House Majority Leader Steve Scalise (R-La.) announced Thursday evening he’s dropping out as a candidate for speaker of the House, just a day after winning the Republican nomination.

“It’s been quite a journey, and there’s still a long way to go. I just shared with my colleagues that I’m withdrawing my name as a candidate for speaker-designee,” Mr. Scalise told reporters on Capitol Hill.

“Our conference still has to come together, and it’s not there,” he added. “There are still some people that have their own agendas. And I was very clear we have to have everybody put their agendas on the side and focus on what this country needs.”

Reacting to the news, Rep. Ralph Norman (R-S.C.) said Mr. Scalise’s decision to drop out “does not surprise me,” based on “the number of people since yesterday” who said they were a “hard no” on his candidacy.

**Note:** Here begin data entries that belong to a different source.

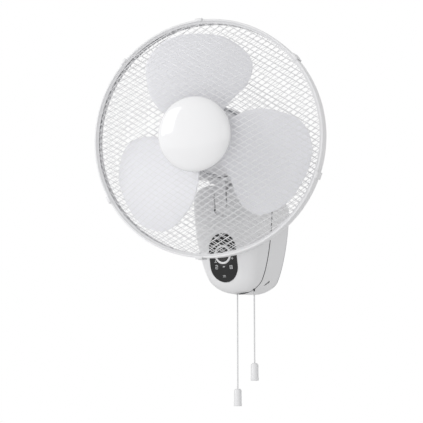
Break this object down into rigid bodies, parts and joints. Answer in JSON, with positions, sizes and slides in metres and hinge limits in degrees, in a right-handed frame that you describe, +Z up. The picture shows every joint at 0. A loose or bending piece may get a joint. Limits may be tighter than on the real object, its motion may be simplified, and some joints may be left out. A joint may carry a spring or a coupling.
{
  "type": "wall mounted fan",
  "caption": "Wall mounted fan: round domed wire guard with three broad blades, tilting neck in a moulded wall base, dark control panel and two pull cords.",
  "frame": {"origin": "on the back face of the wall plate, on the fan's centre line, 8.5 mm above the middle of the base", "axes": "+Z up along the wall, +Y into the wall, so the fan faces -Y; +X to the right as seen from the front"},
  "size_m": [0.4238, 0.3263, 0.7005],
  "materials": {
    "white_plastic": "satin moulded ABS",
    "gloss_white": "polished ABS",
    "blade_plastic": "satin polypropylene, slightly translucent",
    "pale_plastic": "satin",
    "dark_panel": "printed film over black plastic",
    "dark_plastic": "moulded",
    "white_wire": "white powder coat on steel wire",
    "steel": "zinc plated",
    "cast_aluminium": "die cast",
    "brass": "turned",
    "copper": "enamelled winding wire",
    "circuit_board": "solder mask",
    "nylon": "natural nylon",
    "cord": "braided polyester"
  },
  "bodies": {
    "base": {"wall_plate": "steel", "rear_shell": "white_plastic", "front_shell": "white_plastic", "shell_screw_1": "steel", "shell_screw_2": "steel", "shell_screw_3": "steel", "shell_screw_4": "steel", "control_panel": "dark_panel", "circuit_board": "circuit_board", "button_ring": "gloss_white", "switch_plate": "steel", "speed_switch": "dark_plastic", "swing_switch": "dark_plastic", "run_capacitor": "dark_plastic", "terminal_block": "nylon", "cord_inlet": "pale_plastic", "tilt_bracket": "steel", "tilt_pin": "steel", "tilt_nut": "steel"},
    "neck_arm": {"neck": "white_plastic", "swing_post": "steel", "link_stud": "steel"},
    "head": {"motor_frame": "cast_aluminium", "motor_cover": "white_plastic", "stator": "steel", "winding_front": "copper", "winding_rear": "copper", "bearing_front": "steel", "bearing_rear": "steel", "swing_motor": "cast_aluminium", "rear_guard": "white_wire", "guard_nut": "white_plastic", "front_guard": "white_wire", "guard_rim": "white_plastic", "guard_clip_1": "white_plastic", "guard_clip_2": "white_plastic", "guard_clip_3": "white_plastic", "guard_clip_4": "white_plastic", "guard_clip_5": "white_plastic", "guard_clip_6": "white_plastic", "hub_cap": "gloss_white"},
    "rotor": {"fan_blades": "blade_plastic", "rotor_core": "steel", "motor_shaft": "steel", "blade_nut": "white_plastic"},
    "crank": {"swing_crank": "nylon"},
    "link": {"swing_link": "steel"},
    "button": {"power_button": "dark_panel"},
    "speed_pull": {"speed_rod": "brass", "speed_cord": "cord", "speed_grip": "pale_plastic"},
    "swing_pull": {"swing_rod": "brass", "swing_cord": "cord", "swing_grip": "pale_plastic"}
  },
  "joints": [
    {"name": "neck_tilt", "type": "hinge", "parent": "base", "child": "neck_arm", "pos_m": [0, -0.1, 0.06], "axis": [1, 0, 0], "range_deg": [-7.5, 15]},
    {"name": "head_swing", "type": "hinge", "parent": "neck_arm", "child": "head", "pos_m": [0, -0.10008, 0.181], "axis": [0, -0.0998, 0.995], "range_deg": [-56.5, 23.4]},
    {"name": "rotor_spin", "type": "hinge", "parent": "head", "child": "rotor", "pos_m": [0.0361, -0.22113, 0.16885], "axis": [0.2845, -0.9539, -0.0957], "continuous": true},
    {"name": "crank_turn", "type": "hinge", "parent": "head", "child": "crank", "pos_m": [0.00065, -0.06544, 0.1302], "axis": [0, -0.0998, 0.995], "range_deg": [-52.8, 127.3]},
    {"name": "link_turn", "type": "hinge", "parent": "crank", "child": "link", "pos_m": [0.01027, -0.06905, 0.12984], "axis": [0, -0.0998, 0.995], "range_deg": [-127.3, 52.8]},
    {"name": "button_press", "type": "slide", "parent": "base", "child": "button", "axis": [0, 0.9851, 0.1718], "range_m": [0, 0.0012], "stiffness_N_per_m": 500, "springref_m": -0.0003},
    {"name": "speed_cord_pull", "type": "slide", "parent": "base", "child": "speed_pull", "axis": [0, 0, -1], "range_m": [0, 0.012], "stiffness_N_per_m": 300, "springref_m": -0.002},
    {"name": "swing_cord_pull", "type": "slide", "parent": "base", "child": "swing_pull", "axis": [0, 0, -1], "range_m": [0, 0.012], "stiffness_N_per_m": 300, "springref_m": -0.002}
  ],
  "couplings": [
    {"joint": "crank_turn", "follows": "head_swing", "ratio": -2.25},
    {"joint": "link_turn", "follows": "head_swing", "ratio": 2.25}
  ]
}
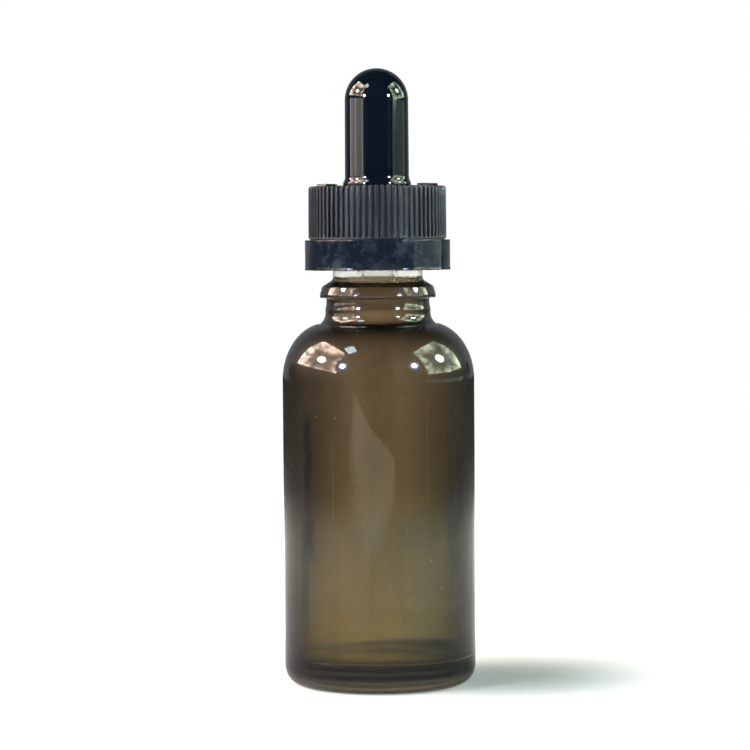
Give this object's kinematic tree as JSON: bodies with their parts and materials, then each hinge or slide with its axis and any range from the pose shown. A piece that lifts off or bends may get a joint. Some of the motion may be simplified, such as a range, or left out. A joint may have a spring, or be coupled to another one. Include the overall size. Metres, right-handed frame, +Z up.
{
  "type": "ink bottle",
  "caption": "Round-shouldered glass ink bottle with a smoked coating and a black child-resistant dropper cap: rubber bulb, ribbed cap, tamper ring and glass pipette.",
  "frame": {"origin": "centre of the base, on the plane the bottle stands on", "axes": "+Z up along the bottle's and the closure's common axis; X and Y are equivalent apart from the thread start and the raised arrows"},
  "size_m": [0.033, 0.033, 0.1059],
  "materials": {
    "smoked_glass": "clear glass with a thin smoked olive-brown film on its outside, left bare above the transfer bead",
    "clear_glass": "clear, fire-polished",
    "bulb_rubber": "glossy moulded rubber",
    "inner_cap_plastic": "moulded, satin",
    "ribbed_cap_plastic": "satin with fine vertical ribs",
    "ring_plastic": "glossy, slightly mottled"
  },
  "bodies": {
    "bottle": {"bottle": "smoked_glass"},
    "dropper": {"rubber_bulb": "bulb_rubber", "pipette": "clear_glass"},
    "inner_cap": {"inner_cap": "inner_cap_plastic"},
    "outer_cap": {"outer_cap": "ribbed_cap_plastic"},
    "tamper_ring": {"tamper_ring": "ring_plastic"}
  },
  "joints": [
    {"name": "closure_lift", "type": "slide", "parent": "bottle", "child": "dropper", "axis": [0, 0, 1], "range_m": [0, 0.0028]},
    {"name": "closure_turn", "type": "hinge", "parent": "dropper", "child": "inner_cap", "pos_m": [0, 0, 0.08], "axis": [0, 0, 1], "range_deg": [0, 400]},
    {"name": "push_down", "type": "slide", "parent": "inner_cap", "child": "outer_cap", "axis": [0, 0, -1], "range_m": [0, 0.0009], "stiffness_N_per_m": 500},
    {"name": "ring_turn", "type": "hinge", "parent": "bottle", "child": "tamper_ring", "pos_m": [0, 0, 0.074], "axis": [0, 0, 1], "continuous": true}
  ],
  "couplings": [
    {"joint": "closure_lift", "follows": "closure_turn", "m_per_rad": 0.00039789}
  ]
}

The next best candidate, Mr. Norman said, would be Rep. Jim Jordan (R-Ohio), who lost to Mr. Scalise in a secret ballot by 113–98 on Wednesday.

Mr. Jordan had encouraged his supporters to back Mr. Scalise, but a number of them said they’d carry the fight to the House floor.

“I voted for [Jordan] in the first round,” Mr. Norman said, expressing his confidence that Mr. Jordan can get the 217 needed to become speaker.

“The country loves Jim Jordan,” he added. “He’s a great spokesman.”

Mr. Norman also expressed the urgency of resolving the House leadership problem, citing the conflict in Israel. “We don’t want to drag this thing out,” he said. “Now it’s time to come to some conclusion.”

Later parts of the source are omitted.